Tenir le mur. Une anecdote est célèbre, on la trouve au catalogue, dans les Extraits de journal et souvenirs sur Pierre Bonnard, par Gisèle Belleud. Une toute jeune fille de 15 ou 16 ans, quand sa mère la conduit chez le peintre. Démarche audacieuse en faveur d’une apprentie. Bonnard l’accueille. Elle viendra le voir chaque jour de 1937 à la mort de l’artiste en 1947 (il est né en 1867). Elle raconte la visite du peintre à une exposition de ses œuvres. Dans le dos du gardien, il retouche brièvement un coin de la toile qui maintenant lui déplaît. 

Le regard du maître sur les travaux de l’élève, et vice versa, nous ouvre le territoire de Bonnard, solitaire, menant une vie presque monacale, vivant « pour immortaliser une fleur, ou le reflet d’une âme, et laisser après soi une œuvre qui demeure au-delà de la mort ».

La technique, les couleurs, les matières, les formes, les perspectives, le dialogue avec l’autoportrait, tout cela est rendu, vivant, dans les dix dernières années de l’existence de Bonnard. On saisit ainsi des notes qui résument son art : « la couleur, c’est le raisonnement ». Ou, moins connu, ce propos recueilli par l’élève sur l’origine des « carreaux » dans la peinture de Bonnard : « c’était un temps où l’on construisait le métro, tout le monde faisait des courbes, j’ai voulu moi aussi faire comme les autres, et à force de tourner en rond je suis tombé sur le carreau ».

À l’exposition, d’abord des œuvres mettant en scène le port de Saint-Tropez bâties sur des verticales et des obliques (1911), et des marines où s’affrontent les mouvements de rencontre des couleurs. Puis les intérieurs. Désignés au catalogue sous le titre « vie intérieure » : des objets s’enlèvent sur des fonds de « carreaux ». Suite verticale de carreaux dans la femme à la toilette au corps lové devant des affrontements de brosses. Plus tôt, tout au contraire, une frise horizontale de cinq carreaux jaunes comme le double ou le reflet abstrait du corps de la femme immobilisée dans la baignoire. Entre les deux une plage de blanc. Des carreaux aussi derrière l’autoportrait 1930 de Bonnard à la veste aux rayures symétriques bleues et jaunes. L’autoportrait de 1945 et les ustensiles de cuisine de la même année ressortent audacieusement sur de semblables carreaux. Toute de carrelage la construction jaune de La Terrasse ensoleillée ouvrant sur un petit personnage, un paysage, et surtout sur la plus hardie mise en scène, en oblique, comme chez Proust, de formes et de couleurs.
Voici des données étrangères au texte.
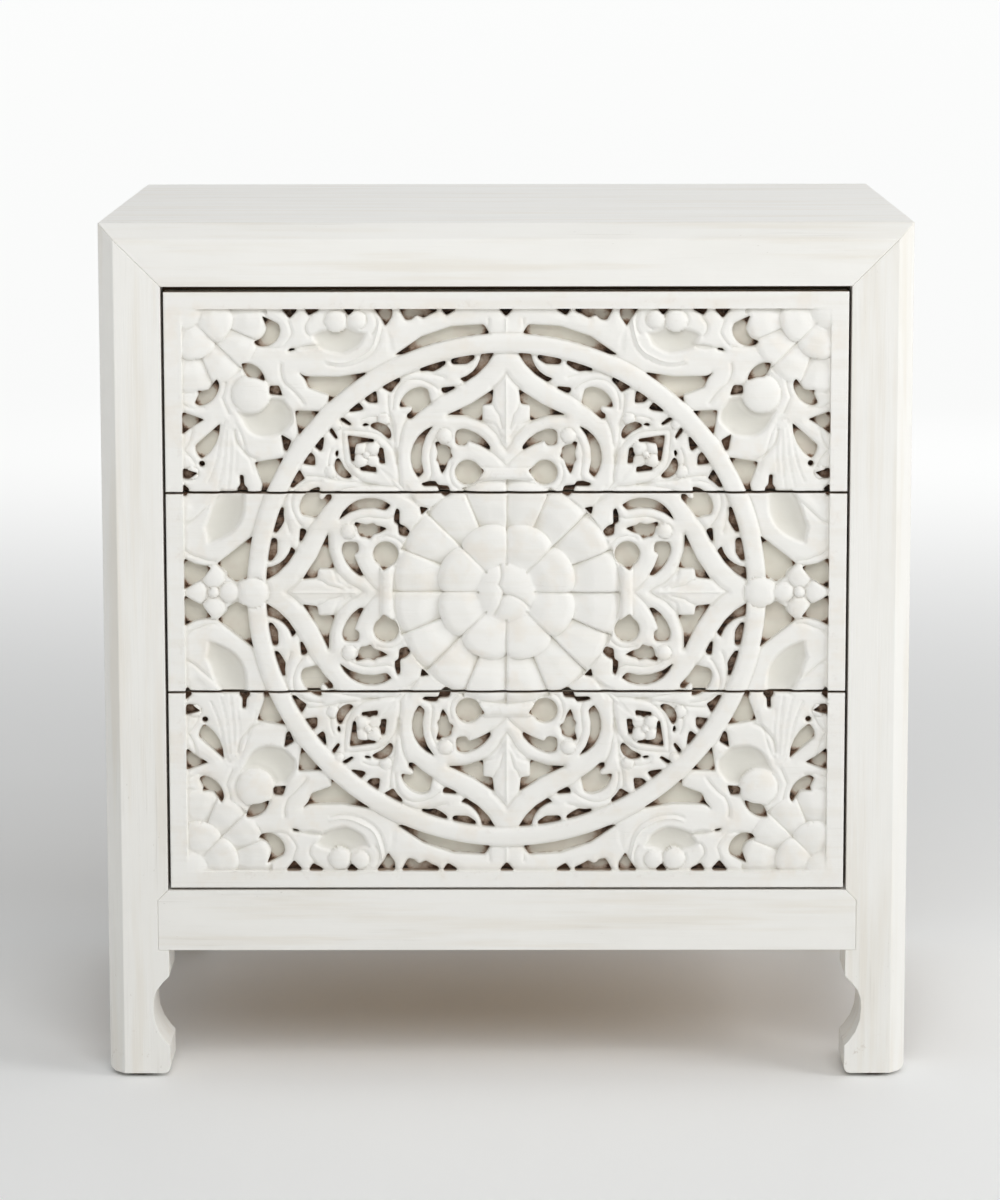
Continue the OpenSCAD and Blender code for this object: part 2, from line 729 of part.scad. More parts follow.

À la fin de sa vie, Bonnard peint au Cannet L’Atelier au mimosa : un jaune tenu par une verrière où conduit l’oblique d’une rampe d’appui. Peu après, Le Jardin au Cannet et L’Amandier en fleur ne sont plus que liberté, efflorescence des couleurs, soutenues par l’action du blanc ici recouvré.

Cet Amandier en fleur occupe tout l’espace. Solitaire, droit, blanc sinon, à l’horizontale comme un bras noir aux extrémités griffues, un signe décharné, énigmatique. 

Nous le lisons, transfiguré par Proust dans sa description du Poirier en fleurs du Côté de Guermantes : « nous coupâmes par le village. Les maisons en étaient sordides. Mais à côté des plus misérables, de celles qui avaient l’air d’avoir été brûlées par une pluie de salpêtre, un mystérieux voyageur, arrêté pour un jour dans la cité maudite, un ange resplendissant se tenait debout, étendant largement sur elle la protection de ses ailes d’innocence : c’était un poirier en fleurs ».